DATA EXCERPT |
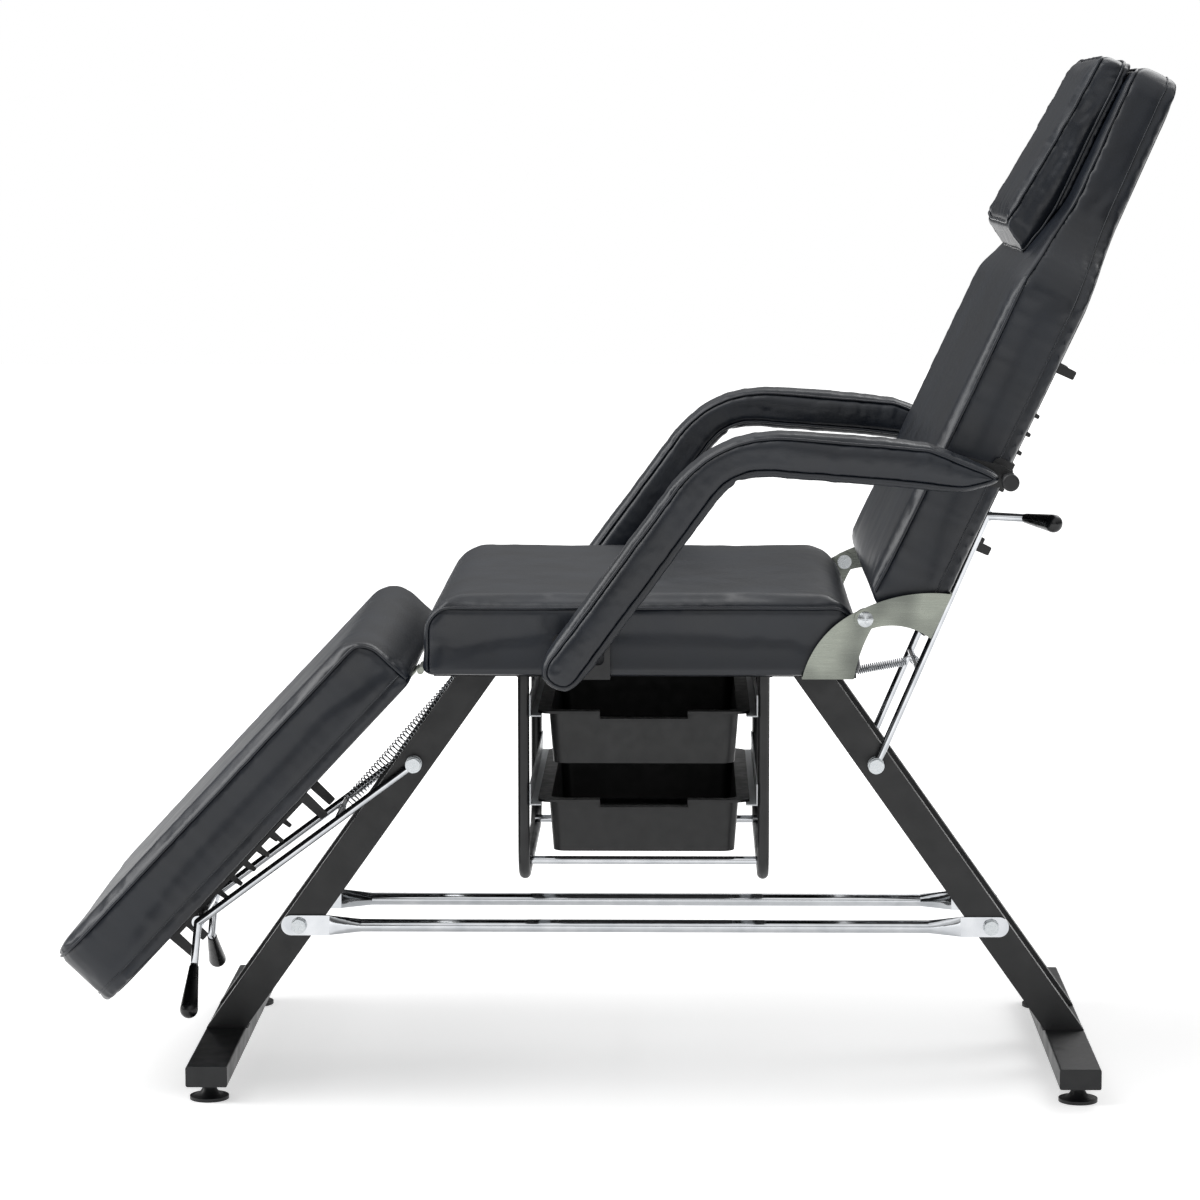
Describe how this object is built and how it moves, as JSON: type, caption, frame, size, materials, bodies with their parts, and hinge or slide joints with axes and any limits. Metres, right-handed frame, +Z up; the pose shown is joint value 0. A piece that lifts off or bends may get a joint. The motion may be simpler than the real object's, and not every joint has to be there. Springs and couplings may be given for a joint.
{
  "type": "tattoo chair",
  "caption": "Adjustable tattoo and treatment chair: reclining back, hinged leg rest, padded armrests, pillow, steel frame and sliding trays under the seat",
  "frame": {"origin": "on the floor, under the middle of the whole chair", "axes": "+Z up, +X from the leg rest toward the back, +Y from the near side to the far side"},
  "size_m": [1.3444, 0.826, 1.2525],
  "materials": {
    "black_plastic": "matte",
    "grip_plastic": "satin",
    "tray_plastic": "matte",
    "black_steel": "satin",
    "rack_steel": "satin",
    "rail_steel": "satin",
    "chrome": "polished",
    "spring_steel": "polished",
    "hinge_steel": "brushed",
    "zinc_steel": "satin",
    "board_wood": "matte",
    "upholstery": "satin"
  },
  "bodies": {
    "base": {"foot_bar_front": "black_steel", "foot_bar_caps_front": "black_plastic", "foot_bar_rear": "black_steel", "foot_bar_caps_rear": "black_plastic", "leg_front_near": "black_steel", "leg_front_far": "black_steel", "leg_rear_near": "black_steel", "leg_rear_far": "black_steel", "seat_frame": "black_steel", "seat_board": "board_wood", "seat_cushion": "upholstery", "stretcher_near": "chrome", "stretcher_far": "chrome", "stretcher_bolts_near": "zinc_steel", "stretcher_bolts_far": "zinc_steel", "tray_hoop_front": "black_steel", "tray_hoop_rear": "black_steel", "tray_bars": "chrome", "tray_rails_upper": "rail_steel", "tray_rails_lower": "rail_steel", "seat_hinge_plate_near": "hinge_steel", "seat_hinge_plate_far": "hinge_steel", "back_pivot_rivet_near": "zinc_steel", "back_pivot_rivet_far": "zinc_steel", "leg_hinge_seat_half": "zinc_steel", "front_strut_bolts": "zinc_steel", "rear_strut_bolts": "zinc_steel", "front_spring": "spring_steel", "rear_spring": "spring_steel", "armrest_slot_plate_near": "black_steel", "armrest_slot_plate_far": "black_steel"},
    "back": {"back_hinge_plate_near": "hinge_steel", "back_hinge_plate_far": "hinge_steel", "back_board": "board_wood", "back_cushion": "upholstery", "back_rack_near": "rack_steel", "back_rack_far": "rack_steel", "armrest_bracket_near": "black_steel", "armrest_bracket_far": "black_steel", "armrest_caps": "black_plastic"},
    "leg_rest": {"leg_rest_board": "board_wood", "leg_rest_cushion": "upholstery", "leg_hinge_rest_half": "zinc_steel", "leg_rest_rack_near": "rack_steel", "leg_rest_rack_far": "rack_steel"},
    "rear_strut": {"rear_strut": "chrome", "rear_strut_grips": "grip_plastic"},
    "front_strut": {"front_strut": "chrome", "front_strut_grips": "grip_plastic"},
    "armrest_near": {"armrest_pad_near": "upholstery", "armrest_bar_near": "black_steel"},
    "armrest_far": {"armrest_pad_far": "upholstery", "armrest_bar_far": "black_steel"},
    "pillow": {"pillow": "upholstery"},
    "tray_upper": {"tray_upper": "tray_plastic"},
    "tray_lower": {"tray_lower": "tray_plastic"},
    "levelling_foot_front_near": {"levelling_foot_front_near": "black_plastic"},
    "levelling_foot_front_far": {"levelling_foot_front_far": "black_plastic"},
    "levelling_foot_rear_near": {"levelling_foot_rear_near": "black_plastic"},
    "levelling_foot_rear_far": {"levelling_foot_rear_far": "black_plastic"}
  },
  "joints": [
    {"name": "back_recline", "type": "hinge", "parent": "base", "child": "back", "pos_m": [0.29451, 0, 0.589], "axis": [0, 1, 0], "range_deg": [0, 64.8]},
    {"name": "rear_strut_swing", "type": "hinge", "parent": "base", "child": "rear_strut", "pos_m": [0.31897, 0, 0.38], "axis": [0, 1, 0], "range_deg": [0, 48.71], "deforming": ["rear_spring"]},
    {"name": "armrest_near_turn", "type": "hinge", "parent": "back", "child": "armrest_near", "pos_m": [0.45431, 0, 0.76], "axis": [0, 1, 0], "range_deg": [-39.51, 0]},
    {"name": "armrest_far_turn", "type": "hinge", "parent": "back", "child": "armrest_far", "pos_m": [0.45431, 0, 0.76], "axis": [0, 1, 0], "range_deg": [-39.51, 0]},
    {"name": "pillow_lift", "type": "slide", "parent": "back", "child": "pillow", "axis": [-0.9048, 0, 0.4258], "range_m": [0, 0.12]},
    {"name": "leg_rest_lift", "type": "hinge", "parent": "base", "child": "leg_rest", "pos_m": [-0.23419, 0, 0.515], "axis": [0, 1, 0], "range_deg": [0, 46.97]},
    {"name": "front_strut_swing", "type": "hinge", "parent": "base", "child": "front_strut", "pos_m": [-0.25235, 0, 0.38], "axis": [0, 1, 0], "range_deg": [0, 54.05], "deforming": ["front_spring"]},
    {"name": "tray_upper_slide", "type": "slide", "parent": "base", "child": "tray_upper", "axis": [0, -1, 0], "range_m": [0, 0.25]},
    {"name": "tray_lower_slide", "type": "slide", "parent": "base", "child": "tray_lower", "axis": [0, -1, 0], "range_m": [0, 0.25]},
    {"name": "levelling_foot_front_near_turn", "type": "hinge", "parent": "base", "child": "levelling_foot_front_near", "pos_m": [-0.48919, -0.252, 0], "axis": [0, 0, 1], "continuous": true},
    {"name": "levelling_foot_front_far_turn", "type": "hinge", "parent": "base", "child": "levelling_foot_front_far", "pos_m": [-0.48919, 0.252, 0], "axis": [0, 0, 1], "continuous": true},
    {"name": "levelling_foot_rear_near_turn", "type": "hinge", "parent": "base", "child": "levelling_foot_rear_near", "pos_m": [0.55581, -0.252, 0], "axis": [0, 0, 1], "continuous": true},
    {"name": "levelling_foot_rear_far_turn", "type": "hinge", "parent": "base", "child": "levelling_foot_rear_far", "pos_m": [0.55581, 0.252, 0], "axis": [0, 0, 1], "continuous": true}
  ],
  "couplings": [
    {"joint": "rear_strut_swing", "follows": "back_recline", "ratio": 0.744},
    {"joint": "armrest_near_turn", "follows": "back_recline", "ratio": -0.602},
    {"joint": "armrest_far_turn", "follows": "back_recline", "ratio": -0.602},
    {"joint": "front_strut_swing", "follows": "leg_rest_lift", "ratio": 1.14}
  ]
}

EXERCISE TASK | Extract the data exactly as given.

RESPONSE BELOW |
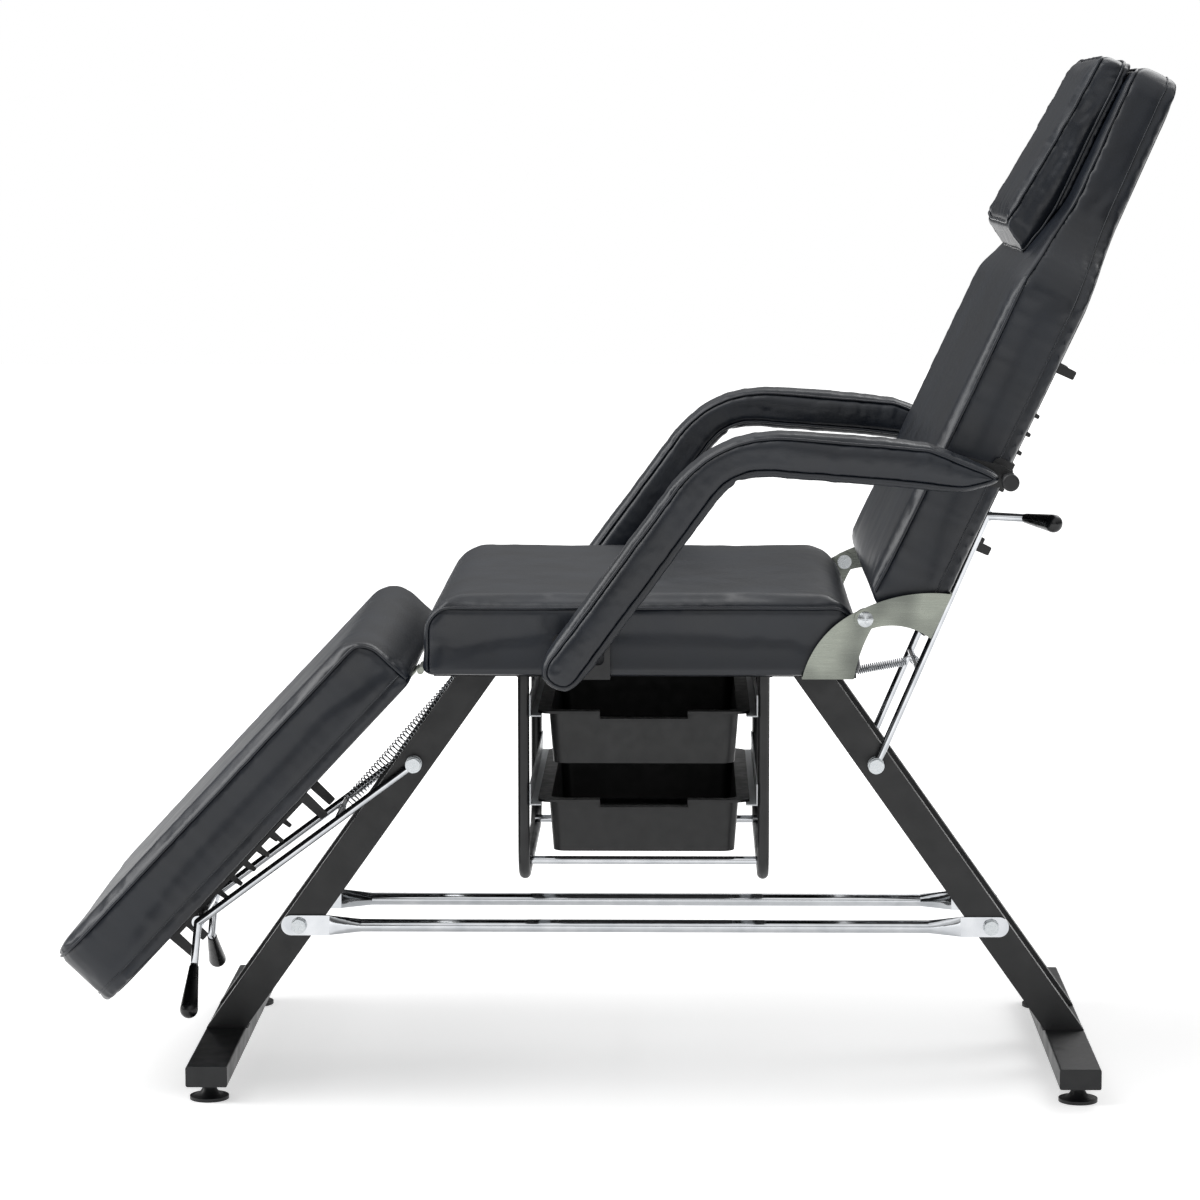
Describe how this object is built and how it moves, as JSON: type, caption, frame, size, materials, bodies with their parts, and hinge or slide joints with axes and any limits. Metres, right-handed frame, +Z up; the pose shown is joint value 0. A piece that lifts off or bends may get a joint. The motion may be simpler than the real object's, and not every joint has to be there. Springs and couplings may be given for a joint.
{
  "type": "tattoo chair",
  "caption": "Adjustable tattoo and treatment chair: reclining back, hinged leg rest, padded armrests, pillow, steel frame and sliding trays under the seat",
  "frame": {"origin": "on the floor, under the middle of the whole chair", "axes": "+Z up, +X from the leg rest toward the back, +Y from the near side to the far side"},
  "size_m": [1.3444, 0.826, 1.2525],
  "materials": {
    "black_plastic": "matte",
    "grip_plastic": "satin",
    "tray_plastic": "matte",
    "black_steel": "satin",
    "rack_steel": "satin",
    "rail_steel": "satin",
    "chrome": "polished",
    "spring_steel": "polished",
    "hinge_steel": "brushed",
    "zinc_steel": "satin",
    "board_wood": "matte",
    "upholstery": "satin"
  },
  "bodies": {
    "base": {"foot_bar_front": "black_steel", "foot_bar_caps_front": "black_plastic", "foot_bar_rear": "black_steel", "foot_bar_caps_rear": "black_plastic", "leg_front_near": "black_steel", "leg_front_far": "black_steel", "leg_rear_near": "black_steel", "leg_rear_far": "black_steel", "seat_frame": "black_steel", "seat_board": "board_wood", "seat_cushion": "upholstery", "stretcher_near": "chrome", "stretcher_far": "chrome", "stretcher_bolts_near": "zinc_steel", "stretcher_bolts_far": "zinc_steel", "tray_hoop_front": "black_steel", "tray_hoop_rear": "black_steel", "tray_bars": "chrome", "tray_rails_upper": "rail_steel", "tray_rails_lower": "rail_steel", "seat_hinge_plate_near": "hinge_steel", "seat_hinge_plate_far": "hinge_steel", "back_pivot_rivet_near": "zinc_steel", "back_pivot_rivet_far": "zinc_steel", "leg_hinge_seat_half": "zinc_steel", "front_strut_bolts": "zinc_steel", "rear_strut_bolts": "zinc_steel", "front_spring": "spring_steel", "rear_spring": "spring_steel", "armrest_slot_plate_near": "black_steel", "armrest_slot_plate_far": "black_steel"},
    "back": {"back_hinge_plate_near": "hinge_steel", "back_hinge_plate_far": "hinge_steel", "back_board": "board_wood", "back_cushion": "upholstery", "back_rack_near": "rack_steel", "back_rack_far": "rack_steel", "armrest_bracket_near": "black_steel", "armrest_bracket_far": "black_steel", "armrest_caps": "black_plastic"},
    "leg_rest": {"leg_rest_board": "board_wood", "leg_rest_cushion": "upholstery", "leg_hinge_rest_half": "zinc_steel", "leg_rest_rack_near": "rack_steel", "leg_rest_rack_far": "rack_steel"},
    "rear_strut": {"rear_strut": "chrome", "rear_strut_grips": "grip_plastic"},
    "front_strut": {"front_strut": "chrome", "front_strut_grips": "grip_plastic"},
    "armrest_near": {"armrest_pad_near": "upholstery", "armrest_bar_near": "black_steel"},
    "armrest_far": {"armrest_pad_far": "upholstery", "armrest_bar_far": "black_steel"},
    "pillow": {"pillow": "upholstery"},
    "tray_upper": {"tray_upper": "tray_plastic"},
    "tray_lower": {"tray_lower": "tray_plastic"},
    "levelling_foot_front_near": {"levelling_foot_front_near": "black_plastic"},
    "levelling_foot_front_far": {"levelling_foot_front_far": "black_plastic"},
    "levelling_foot_rear_near": {"levelling_foot_rear_near": "black_plastic"},
    "levelling_foot_rear_far": {"levelling_foot_rear_far": "black_plastic"}
  },
  "joints": [
    {"name": "back_recline", "type": "hinge", "parent": "base", "child": "back", "pos_m": [0.29451, 0, 0.589], "axis": [0, 1, 0], "range_deg": [0, 64.8]},
    {"name": "rear_strut_swing", "type": "hinge", "parent": "base", "child": "rear_strut", "pos_m": [0.31897, 0, 0.38], "axis": [0, 1, 0], "range_deg": [0, 48.71], "deforming": ["rear_spring"]},
    {"name": "armrest_near_turn", "type": "hinge", "parent": "back", "child": "armrest_near", "pos_m": [0.45431, 0, 0.76], "axis": [0, 1, 0], "range_deg": [-39.51, 0]},
    {"name": "armrest_far_turn", "type": "hinge", "parent": "back", "child": "armrest_far", "pos_m": [0.45431, 0, 0.76], "axis": [0, 1, 0], "range_deg": [-39.51, 0]},
    {"name": "pillow_lift", "type": "slide", "parent": "back", "child": "pillow", "axis": [-0.9048, 0, 0.4258], "range_m": [0, 0.12]},
    {"name": "leg_rest_lift", "type": "hinge", "parent": "base", "child": "leg_rest", "pos_m": [-0.23419, 0, 0.515], "axis": [0, 1, 0], "range_deg": [0, 46.97]},
    {"name": "front_strut_swing", "type": "hinge", "parent": "base", "child": "front_strut", "pos_m": [-0.25235, 0, 0.38], "axis": [0, 1, 0], "range_deg": [0, 54.05], "deforming": ["front_spring"]},
    {"name": "tray_upper_slide", "type": "slide", "parent": "base", "child": "tray_upper", "axis": [0, -1, 0], "range_m": [0, 0.25]},
    {"name": "tray_lower_slide", "type": "slide", "parent": "base", "child": "tray_lower", "axis": [0, -1, 0], "range_m": [0, 0.25]},
    {"name": "levelling_foot_front_near_turn", "type": "hinge", "parent": "base", "child": "levelling_foot_front_near", "pos_m": [-0.48919, -0.252, 0], "axis": [0, 0, 1], "continuous": true},
    {"name": "levelling_foot_front_far_turn", "type": "hinge", "parent": "base", "child": "levelling_foot_front_far", "pos_m": [-0.48919, 0.252, 0], "axis": [0, 0, 1], "continuous": true},
    {"name": "levelling_foot_rear_near_turn", "type": "hinge", "parent": "base", "child": "levelling_foot_rear_near", "pos_m": [0.55581, -0.252, 0], "axis": [0, 0, 1], "continuous": true},
    {"name": "levelling_foot_rear_far_turn", "type": "hinge", "parent": "base", "child": "levelling_foot_rear_far", "pos_m": [0.55581, 0.252, 0], "axis": [0, 0, 1], "continuous": true}
  ],
  "couplings": [
    {"joint": "rear_strut_swing", "follows": "back_recline", "ratio": 0.744},
    {"joint": "armrest_near_turn", "follows": "back_recline", "ratio": -0.602},
    {"joint": "armrest_far_turn", "follows": "back_recline", "ratio": -0.602},
    {"joint": "front_strut_swing", "follows": "leg_rest_lift", "ratio": 1.14}
  ]
}